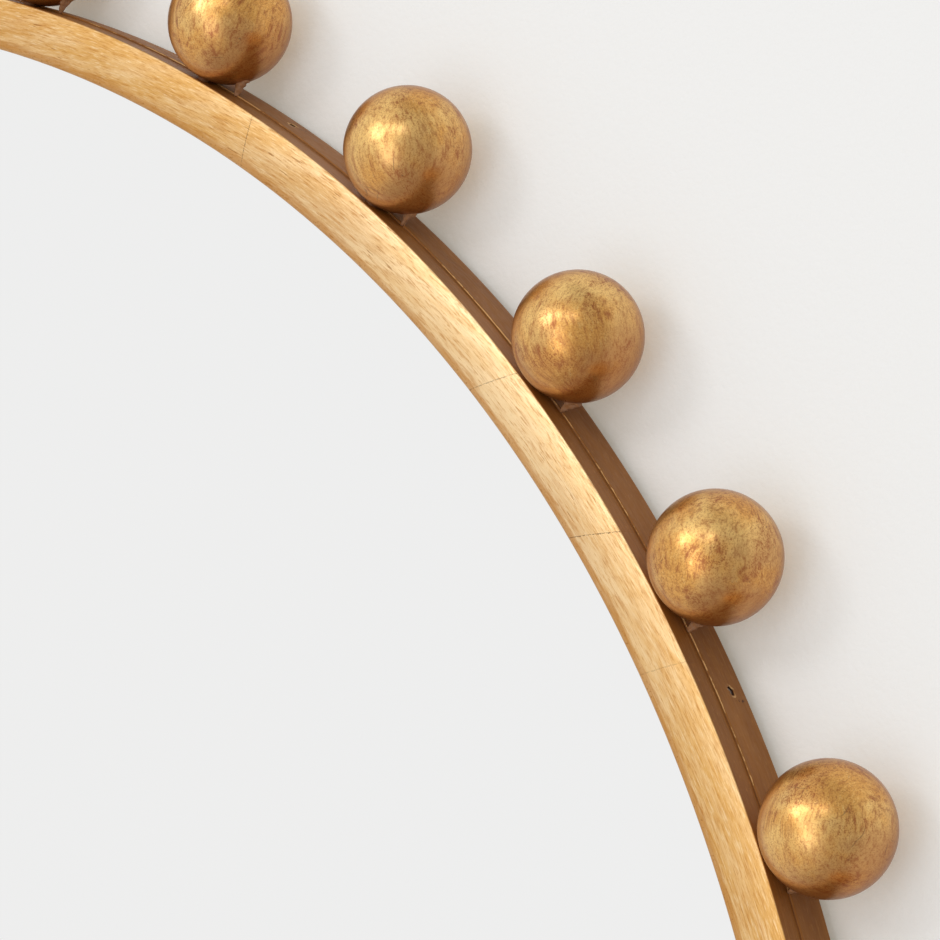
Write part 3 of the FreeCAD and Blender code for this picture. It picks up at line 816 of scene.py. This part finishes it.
def make_filler_dabs(sizes):
    """Rough dabs of filler, one beside each ball on its clockwise side.

    A dab is a tube along a line from the rim to the ball: its radius runs from the waist at the rim to the
    head at the ball as a power of the share of the way, and is made uneven by sums of sines whose phases
    differ from dab to dab. Its two ends close in a point inside the rim and inside the ball.
    """
    angles = ball_angles() - sizes.dab_offset / REAR_RADIUS
    rows, columns = 16, 24
    share = np.linspace(0, 1, rows)[None, :, None]
    turn = np.linspace(0, 2 * np.pi, columns, endpoint=False)[None, None, :]
    phase = np.arange(len(angles))[:, None, None] * 2.4
    foot, head = REAR_RADIUS - 0.8 * MM, REAR_RADIUS + 6.2 * MM
    radius = sizes.dab_waist + (sizes.dab_head - sizes.dab_waist) * share ** 1.6
    radius = radius * (1 + 0.16 * np.sin(2 * turn + phase) + 0.12 * np.sin(3 * turn - 7 * share + 2 * phase)
                       + 0.08 * np.sin(6 * turn + 19 * share + 3 * phase)
                       + 0.10 * np.sin(23 * share + 1.7 * phase))
    radius = radius * np.sqrt(np.clip(share / 0.08, 0.0, 1.0)) * np.sqrt(np.clip((1 - share) / 0.08, 0.0, 1.0))
    outward = foot + (head - foot) * share + 0 * turn
    sway = 0.35 * MM * np.sin(3 * share + phase)
    along = radius * np.cos(turn) + sway
    across = radius * np.sin(turn) + 0 * phase
    base = angles[:, None, None]
    x = outward * np.cos(base) + along * np.sin(base)
    z = outward * np.sin(base) - along * np.cos(base)
    points = np.stack([x, SEAM_Y + across, z], axis=-1)
    face = grid_faces(rows, columns, closed_rows=False)
    faces = (face[None] + (np.arange(len(angles)) * rows * columns)[:, None, None]).reshape(-1, 4)
    piece = new_piece("filler_dabs", points, faces)
    merge_doubles(piece)
    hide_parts("filler_beads")
    return piece


def merge_doubles(piece):
    """Join the points that coincide at the poles, and turn all faces outwards."""
    work = bmesh.new()
    work.from_mesh(piece.data)
    bmesh.ops.remove_doubles(work, verts=work.verts, dist=1e-7)
    bmesh.ops.dissolve_degenerate(work, edges=work.edges, dist=1e-8)
    bmesh.ops.recalc_face_normals(work, faces=work.faces)
    work.to_mesh(piece.data)
    work.free()


# ---- The stage ------------------------------------------------------------------------

CAMERA_PLACE = (1.0652, -1.0036, 0.1314)
CAMERA_AZIMUTH = 36.533
CAMERA_ELEVATION = -6.722
CAMERA_ROLL = -0.211
CAMERA_LENS = 159.6
LIT_PLACE = Vector((0.33, 0.0, 0.33))
LAMP_DISTANCE = 2.6
# Each lamp's direction in the camera's right, up and back axes, its width and height, and its tint.
LAMPS = {
    "band": ((-0.58, -0.12, 0.80), 1.1, 1.9, (1.0, 0.99, 0.97)),
    "key": ((-0.78, 0.43, 0.46), 0.72, 0.78, (1.0, 0.985, 0.96)),
    "second": ((-0.16, 0.54, 0.83), 0.55, 0.42, (1.0, 0.99, 0.97)),
    "bridge": ((-0.50, 0.53, 0.68), 0.95, 0.50, (1.0, 0.985, 0.96)),
}


def camera_axes():
    """The camera's right, up and back directions from its azimuth, elevation and roll."""
    turn, rise = math.radians(CAMERA_AZIMUTH), math.radians(CAMERA_ELEVATION)
    back = Vector((math.sin(turn) * math.cos(rise), -math.cos(turn) * math.cos(rise), math.sin(rise)))
    right = Matrix.Rotation(math.radians(CAMERA_ROLL), 3, back) @ Vector((0, 0, 1)).cross(back).normalized()
    return right, back.cross(right), back


def make_camera():
    right, up, back = camera_axes()
    data = bpy.data.cameras.new("camera")
    data.lens = CAMERA_LENS
    data.clip_end = 60.0
    camera = bpy.data.objects.new("camera", data)
    camera.matrix_world = Matrix.Translation(CAMERA_PLACE) @ Matrix((right, up, back)).transposed().to_4x4()
    bpy.context.scene.collection.objects.link(camera)
    bpy.context.scene.camera = camera


def make_lamp(name, watts, direction, width, height, tint):
    """An area lamp aimed at the rim."""
    right, up, back = camera_axes()
    towards = (right * direction[0] + up * direction[1] + back * direction[2]).normalized()
    data = bpy.data.lights.new(name, "AREA")
    data.shape = "RECTANGLE"
    data.size, data.size_y = width, height
    data.energy = watts
    data.color = tint
    lamp = bpy.data.objects.new(name, data)
    lamp.location = LIT_PLACE + towards * LAMP_DISTANCE
    lamp.rotation_mode = "QUATERNION"
    lamp.rotation_quaternion = towards.to_track_quat("Z", "Y")
    bpy.context.scene.collection.objects.link(lamp)


def make_world(settings):
    """Even pale surroundings; the camera and mirrored rays see them at the wall's brightness.

    Mirrored rays see them dimmer towards the camera's right and towards the floor, as in a room that is
    lit from its left.
    """
    world = bpy.data.worlds.new("surroundings")
    bpy.context.scene.world = world
    world.use_nodes = True
    tree = world.node_tree
    tree.nodes.clear()
    seen = seen_rays(tree, put(tree, "ShaderNodeLightPath").outputs)
    towards = put(tree, "ShaderNodeTexCoord").outputs["Generated"]
    right, up, _ = camera_axes()
    sideways = put(tree, "ShaderNodeVectorMath", {0: towards, 1: right}, operation="DOT_PRODUCT").outputs["Value"]
    upwards = put(tree, "ShaderNodeVectorMath", {0: towards, 1: up}, operation="DOT_PRODUCT").outputs["Value"]
    lit = times(tree, step(tree, sideways, -0.10, -0.30), step(tree, upwards, -1.0, -0.70))
    bright = step(tree, lit, 0.0, 1.0, settings.surroundings * settings.dim_side, settings.surroundings)
    level = blend_value(tree, seen, settings.ambient, bright)
    shade = put(tree, "ShaderNodeBackground", {"Color": (1.0, 0.998, 0.994, 1.0), "Strength": level})
    output = put(tree, "ShaderNodeOutputWorld")
    tree.links.new(shade.outputs[0], output.inputs["Surface"])


def make_wall(settings):
    """The plain wall behind the mirror, painted on its front and clear from behind.

    Its paint has a glow of its own for the rays that see it, which lifts its picture and lights nothing.
    """
    half = 4.0
    points = np.array([[-half, 0, -half], [half, 0, -half], [half, 0, half], [-half, 0, half]])
    mesh = bpy.data.meshes.new("wall")
    mesh.from_pydata(points, [], [[0, 1, 2, 3]])
    wall = bpy.data.objects.new("wall", mesh)
    bpy.context.scene.collection.objects.link(wall)
    made, tree = fresh("wall_paint")
    place = object_place(tree)
    stipple = noise(tree, place, 420.0, 3.0, 0.55)
    path = put(tree, "ShaderNodeLightPath").outputs
    paint = put(tree, "ShaderNodeBsdfDiffuse", {"Color": colour(settings.wall)})
    relief = put(tree, "ShaderNodeBump", {"Height": stipple, "Strength": 0.6, "Distance": 0.4 * MM})
    tree.links.new(relief.outputs[0], paint.inputs["Normal"])
    glow = put(tree, "ShaderNodeEmission", {
        "Color": colour(settings.wall_glow), "Strength": seen_rays(tree, path)})
    front = put(tree, "ShaderNodeAddShader", {0: paint.outputs[0], 1: glow.outputs[0]})
    clear = put(tree, "ShaderNodeBsdfTransparent")
    behind = maths(tree, "MAXIMUM", put(tree, "ShaderNodeNewGeometry").outputs["Backfacing"],
                   path["Is Shadow Ray"])
    mixed = put(tree, "ShaderNodeMixShader", {0: behind, 1: front.outputs[0], 2: clear.outputs[0]})
    output = put(tree, "ShaderNodeOutputMaterial")
    tree.links.new(mixed.outputs[0], output.inputs["Surface"])
    dress(wall, made)


# ---- Operators ------------------------------------------------------------------------

class MIRROR_OT_front_ring(bpy.types.Operator):
    """Build the gilded front ring"""
    bl_idname = "mirror.front_ring"
    bl_label = "Front ring"

    def execute(self, context):
        piece = make_front_ring(context.scene.rim_sizes)
        dress(piece, gilded_rim_material(context.scene.leaf_colours))
        return {"FINISHED"}


class MIRROR_OT_rear_ring(bpy.types.Operator):
    """Build the toned rear ring with its brad holes"""
    bl_idname = "mirror.rear_ring"
    bl_label = "Rear ring"

    def execute(self, context):
        piece = make_rear_ring(context.scene.rim_sizes)
        dress(piece, toned_side_material(context.scene.leaf_colours))
        return {"FINISHED"}


class MIRROR_OT_balls(bpy.types.Operator):
    """Gild the turned balls and finish their dowels"""
    bl_idname = "mirror.balls"
    bl_label = "Balls"

    def execute(self, context):
        leaf = gilded_ball_material(context.scene.leaf_colours)
        for name in BALL_NODES:
            dress(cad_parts[name], leaf)
        dress(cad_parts["ball_dowels"], dowel_material(context.scene.leaf_colours))
        return {"FINISHED"}


class MIRROR_OT_filler_dabs(bpy.types.Operator):
    """Build the rough dabs of filler beside the balls"""
    bl_idname = "mirror.filler_dabs"
    bl_label = "Filler dabs"

    def execute(self, context):
        piece = make_filler_dabs(context.scene.rim_sizes)
        dress(piece, filler_material(context.scene.leaf_colours))
        return {"FINISHED"}


class MIRROR_OT_glass(bpy.types.Operator):
    """Silver the mirror glass"""
    bl_idname = "mirror.glass"
    bl_label = "Glass"

    def execute(self, context):
        dress(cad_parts["mirror_glass"], glass_material())
        return {"FINISHED"}


class MIRROR_OT_back(bpy.types.Operator):
    """Finish the board, bumpers, brads, hangers, rings and screws"""
    bl_idname = "mirror.back"
    bl_label = "Back"

    def execute(self, context):
        finishes = {
            "backing_board": board_material(),
            "wall_bumpers": rubber_material(),
            "backing_brads": plated_material("brad_steel", (0.38, 0.36, 0.33, 1.0), (1.0, 0.2, 1.0)),
            "hanger_screws": plated_material("screw_steel", (0.62, 0.60, 0.55, 1.0), (1.0, 0.2, 1.0)),
        }
        strap = plated_material("hanger_steel", (0.64, 0.62, 0.56, 1.0), (1.0, 1.0, 0.12))
        wire = plated_material("ring_wire", (0.68, 0.66, 0.61, 1.0), (0.12, 1.0, 1.0))
        for side in ("left", "right"):
            finishes["hanger_strap_" + side] = strap
            finishes["d_ring_" + side] = wire
        for name, material in finishes.items():
            dress(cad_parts[name], material)
        return {"FINISHED"}


class MIRROR_OT_stage(bpy.types.Operator):
    """Set the camera, the surroundings, the lamps and the wall"""
    bl_idname = "mirror.stage"
    bl_label = "Stage"

    def execute(self, context):
        settings = context.scene.stage_settings
        make_camera()
        make_world(settings)
        make_wall(settings)
        for name, lamp in LAMPS.items():
            make_lamp(name, getattr(settings, name), *lamp)
        return {"FINISHED"}


class MIRROR_PT_panel(bpy.types.Panel):
    """The mirror's pieces, in the order in which they are made"""
    bl_idname = "MIRROR_PT_panel"
    bl_label = "Gilded ball mirror"
    bl_space_type = "VIEW_3D"
    bl_region_type = "UI"
    bl_category = "Mirror"

    def draw(self, context):
        for operator in OPERATORS:
            self.layout.operator(operator.bl_idname)
        for group in ("rim_sizes", "leaf_colours", "stage_settings"):
            settings = getattr(context.scene, group)
            box = self.layout.box()
            for name in settings.__annotations__:
                box.prop(settings, name)


SETTINGS = {"rim_sizes": RimSizes, "leaf_colours": LeafColours, "stage_settings": StageSettings}
OPERATORS = (MIRROR_OT_front_ring, MIRROR_OT_rear_ring, MIRROR_OT_balls, MIRROR_OT_filler_dabs,
             MIRROR_OT_glass, MIRROR_OT_back, MIRROR_OT_stage)
CLASSES = (*SETTINGS.values(), *OPERATORS, MIRROR_PT_panel)


def register():
    for item in CLASSES:
        bpy.utils.register_class(item)
    for name, group in SETTINGS.items():
        setattr(bpy.types.Scene, name, bpy.props.PointerProperty(type=group))


def unregister():
    for name in SETTINGS:
        delattr(bpy.types.Scene, name)
    for item in reversed(CLASSES):
        bpy.utils.unregister_class(item)


def main():
    register()
    bpy.context.scene.view_settings.view_transform = "Standard"
    for operator in OPERATORS:
        group, name = operator.bl_idname.split(".")
        getattr(getattr(bpy.ops, group), name)()
    bpy.context.view_layer.update()


if __name__ == "__main__":
    main()
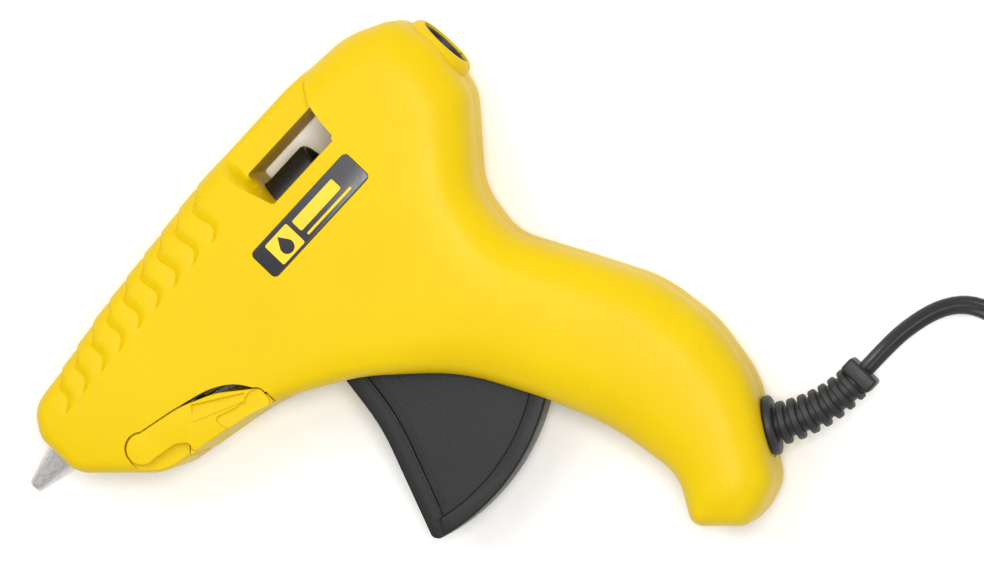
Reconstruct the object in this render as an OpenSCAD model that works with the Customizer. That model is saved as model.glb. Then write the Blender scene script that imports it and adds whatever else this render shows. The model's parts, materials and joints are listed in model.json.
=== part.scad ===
──────────────────────────────
Return, word for word, every line from the top of the entries down to the line that holds "its clockwise side.", both included.

REPLY TO THE TASK
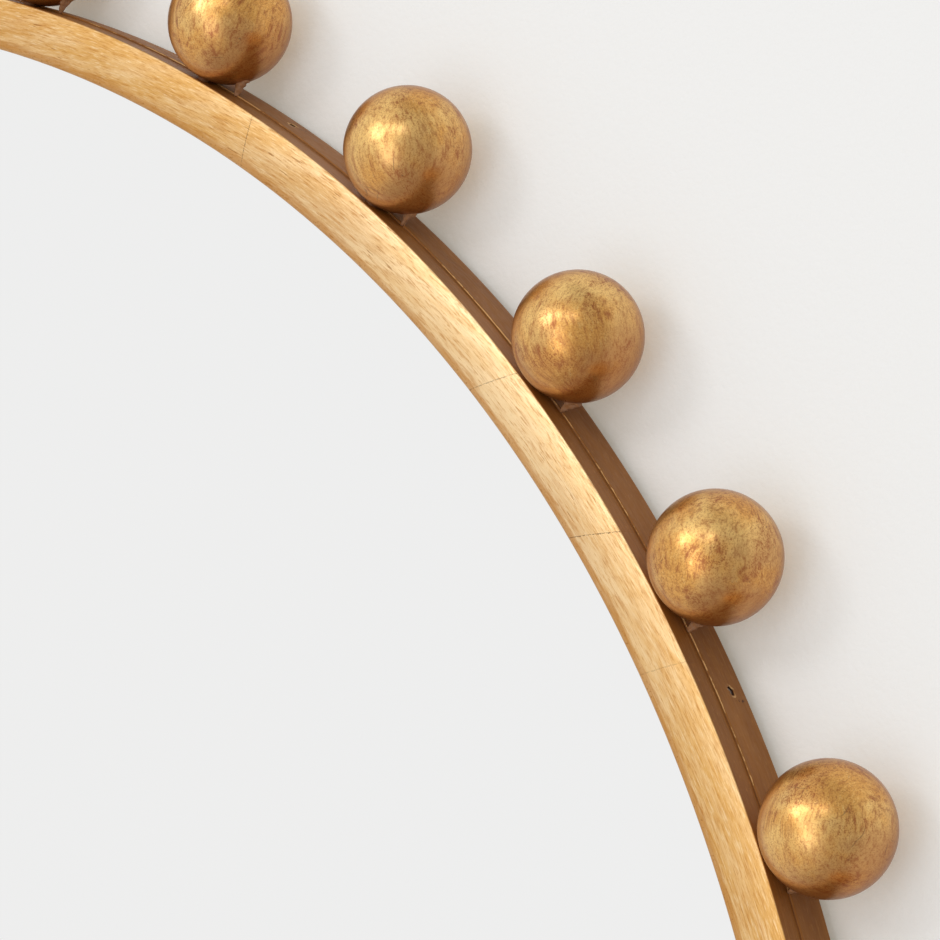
Write part 3 of the FreeCAD and Blender code for this picture. It picks up at line 816 of scene.py. This part finishes it.
def make_filler_dabs(sizes):
    """Rough dabs of filler, one beside each ball on its clockwise side.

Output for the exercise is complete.